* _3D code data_
Begin
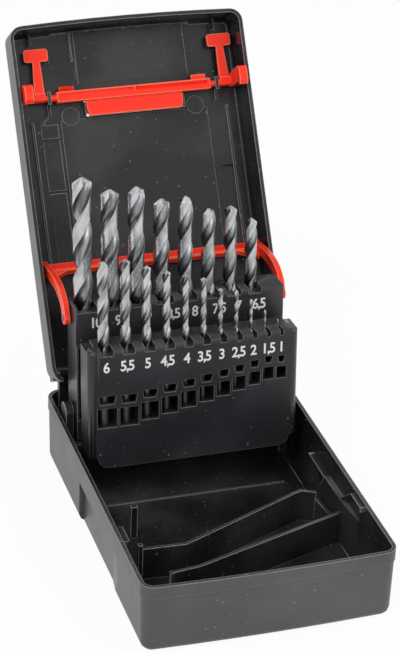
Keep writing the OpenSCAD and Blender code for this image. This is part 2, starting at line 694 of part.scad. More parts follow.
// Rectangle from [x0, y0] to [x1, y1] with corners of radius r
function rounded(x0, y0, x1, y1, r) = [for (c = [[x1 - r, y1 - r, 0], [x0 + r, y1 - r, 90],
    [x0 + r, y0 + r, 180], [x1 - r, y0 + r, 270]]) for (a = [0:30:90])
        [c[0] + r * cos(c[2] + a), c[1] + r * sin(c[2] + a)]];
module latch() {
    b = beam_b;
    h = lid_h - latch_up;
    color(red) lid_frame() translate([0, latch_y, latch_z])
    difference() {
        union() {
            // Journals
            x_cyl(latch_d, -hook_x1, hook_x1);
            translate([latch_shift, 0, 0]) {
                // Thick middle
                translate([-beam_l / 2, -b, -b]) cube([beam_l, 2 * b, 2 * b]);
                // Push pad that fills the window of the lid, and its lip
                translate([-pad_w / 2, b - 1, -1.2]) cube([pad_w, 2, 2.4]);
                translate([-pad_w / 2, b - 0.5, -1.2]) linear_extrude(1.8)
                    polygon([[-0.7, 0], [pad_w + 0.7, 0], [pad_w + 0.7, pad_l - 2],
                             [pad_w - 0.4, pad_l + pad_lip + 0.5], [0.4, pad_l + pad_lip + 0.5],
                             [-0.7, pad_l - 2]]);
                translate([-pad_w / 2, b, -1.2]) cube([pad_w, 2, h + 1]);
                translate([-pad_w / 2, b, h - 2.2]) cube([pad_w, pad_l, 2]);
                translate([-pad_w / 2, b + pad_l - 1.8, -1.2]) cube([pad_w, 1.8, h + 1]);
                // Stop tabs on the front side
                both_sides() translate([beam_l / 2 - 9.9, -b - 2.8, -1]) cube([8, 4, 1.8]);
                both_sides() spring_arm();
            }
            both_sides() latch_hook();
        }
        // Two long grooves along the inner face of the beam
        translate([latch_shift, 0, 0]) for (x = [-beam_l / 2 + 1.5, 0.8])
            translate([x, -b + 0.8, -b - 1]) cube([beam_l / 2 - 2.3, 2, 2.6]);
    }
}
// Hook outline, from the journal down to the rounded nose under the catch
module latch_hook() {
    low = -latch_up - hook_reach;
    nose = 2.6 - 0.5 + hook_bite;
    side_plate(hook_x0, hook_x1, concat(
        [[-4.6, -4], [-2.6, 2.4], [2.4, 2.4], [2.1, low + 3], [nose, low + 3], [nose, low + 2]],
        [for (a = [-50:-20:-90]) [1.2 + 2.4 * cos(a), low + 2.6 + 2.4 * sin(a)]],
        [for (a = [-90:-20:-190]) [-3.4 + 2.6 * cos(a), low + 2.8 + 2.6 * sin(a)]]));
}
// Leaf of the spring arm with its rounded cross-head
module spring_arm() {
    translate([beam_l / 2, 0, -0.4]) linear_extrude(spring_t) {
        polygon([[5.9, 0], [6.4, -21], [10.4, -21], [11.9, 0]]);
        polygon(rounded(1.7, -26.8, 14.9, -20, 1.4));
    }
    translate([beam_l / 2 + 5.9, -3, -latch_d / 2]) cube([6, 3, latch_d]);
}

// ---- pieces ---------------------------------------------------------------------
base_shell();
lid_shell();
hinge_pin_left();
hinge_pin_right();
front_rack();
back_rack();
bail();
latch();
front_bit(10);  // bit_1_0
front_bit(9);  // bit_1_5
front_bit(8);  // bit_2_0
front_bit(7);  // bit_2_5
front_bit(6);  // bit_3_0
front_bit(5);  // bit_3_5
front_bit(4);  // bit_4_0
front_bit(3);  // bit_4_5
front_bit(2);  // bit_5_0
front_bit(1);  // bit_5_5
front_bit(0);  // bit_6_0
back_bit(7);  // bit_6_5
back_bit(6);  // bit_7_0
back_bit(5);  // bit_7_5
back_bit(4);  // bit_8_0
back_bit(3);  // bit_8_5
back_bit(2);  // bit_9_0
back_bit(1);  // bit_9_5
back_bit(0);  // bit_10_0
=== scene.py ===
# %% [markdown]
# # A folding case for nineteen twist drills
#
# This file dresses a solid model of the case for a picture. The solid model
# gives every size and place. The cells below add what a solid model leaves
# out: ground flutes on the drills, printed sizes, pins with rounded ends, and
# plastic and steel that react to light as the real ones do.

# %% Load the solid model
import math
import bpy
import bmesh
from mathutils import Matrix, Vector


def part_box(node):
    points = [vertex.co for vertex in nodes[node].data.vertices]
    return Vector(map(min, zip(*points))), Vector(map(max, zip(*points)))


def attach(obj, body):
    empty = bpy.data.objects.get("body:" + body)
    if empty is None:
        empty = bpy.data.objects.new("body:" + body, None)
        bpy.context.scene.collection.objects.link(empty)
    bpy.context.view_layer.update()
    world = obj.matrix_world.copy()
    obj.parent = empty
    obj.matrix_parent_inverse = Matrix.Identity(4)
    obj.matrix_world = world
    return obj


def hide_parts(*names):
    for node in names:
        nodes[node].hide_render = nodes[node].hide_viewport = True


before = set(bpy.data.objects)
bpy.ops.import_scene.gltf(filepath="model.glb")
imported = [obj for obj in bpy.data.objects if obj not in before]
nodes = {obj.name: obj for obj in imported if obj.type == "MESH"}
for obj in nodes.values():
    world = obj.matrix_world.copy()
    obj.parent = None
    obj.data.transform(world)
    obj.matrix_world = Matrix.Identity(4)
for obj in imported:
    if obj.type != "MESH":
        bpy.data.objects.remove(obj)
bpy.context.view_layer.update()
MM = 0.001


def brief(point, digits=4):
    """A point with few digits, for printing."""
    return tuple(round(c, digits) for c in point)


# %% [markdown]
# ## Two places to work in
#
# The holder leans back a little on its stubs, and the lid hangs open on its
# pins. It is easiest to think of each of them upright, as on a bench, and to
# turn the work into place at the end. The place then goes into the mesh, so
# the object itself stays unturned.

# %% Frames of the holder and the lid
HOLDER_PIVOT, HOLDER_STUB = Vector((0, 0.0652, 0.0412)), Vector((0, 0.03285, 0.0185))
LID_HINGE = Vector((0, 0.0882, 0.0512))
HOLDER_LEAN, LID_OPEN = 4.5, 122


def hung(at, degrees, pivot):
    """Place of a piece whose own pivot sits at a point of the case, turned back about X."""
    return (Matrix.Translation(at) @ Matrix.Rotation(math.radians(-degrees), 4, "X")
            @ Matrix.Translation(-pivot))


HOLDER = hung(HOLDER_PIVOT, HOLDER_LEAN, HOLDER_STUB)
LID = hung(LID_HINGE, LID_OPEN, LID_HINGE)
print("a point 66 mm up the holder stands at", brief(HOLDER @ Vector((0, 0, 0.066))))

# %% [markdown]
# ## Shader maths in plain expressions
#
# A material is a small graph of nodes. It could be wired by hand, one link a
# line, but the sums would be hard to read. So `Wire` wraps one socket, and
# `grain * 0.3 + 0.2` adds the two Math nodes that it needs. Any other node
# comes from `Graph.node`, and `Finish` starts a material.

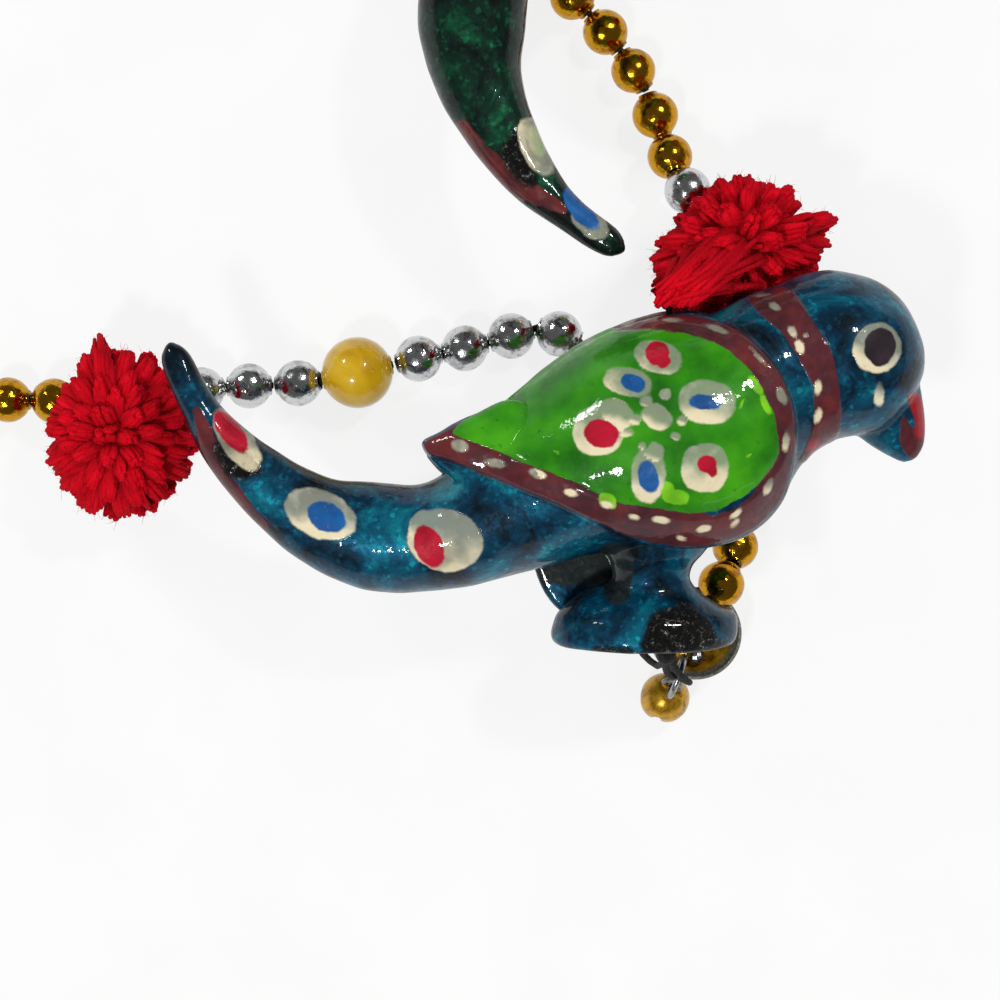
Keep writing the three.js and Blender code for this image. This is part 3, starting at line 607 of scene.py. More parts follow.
End
* _Problem description_
Everything from the line containing "obj.data.transform(world)" down to the line containing "HOLDER_LEAN, LID_OPEN = 4.5, 122" should be repeated exactly, with both end lines kept and no other lines added.

* _Task output_
    obj.data.transform(world)
    obj.matrix_world = Matrix.Identity(4)
for obj in imported:
    if obj.type != "MESH":
        bpy.data.objects.remove(obj)
bpy.context.view_layer.update()
MM = 0.001


def brief(point, digits=4):
    """A point with few digits, for printing."""
    return tuple(round(c, digits) for c in point)


# %% [markdown]
# ## Two places to work in
#
# The holder leans back a little on its stubs, and the lid hangs open on its
# pins. It is easiest to think of each of them upright, as on a bench, and to
# turn the work into place at the end. The place then goes into the mesh, so
# the object itself stays unturned.

# %% Frames of the holder and the lid
HOLDER_PIVOT, HOLDER_STUB = Vector((0, 0.0652, 0.0412)), Vector((0, 0.03285, 0.0185))
LID_HINGE = Vector((0, 0.0882, 0.0512))
HOLDER_LEAN, LID_OPEN = 4.5, 122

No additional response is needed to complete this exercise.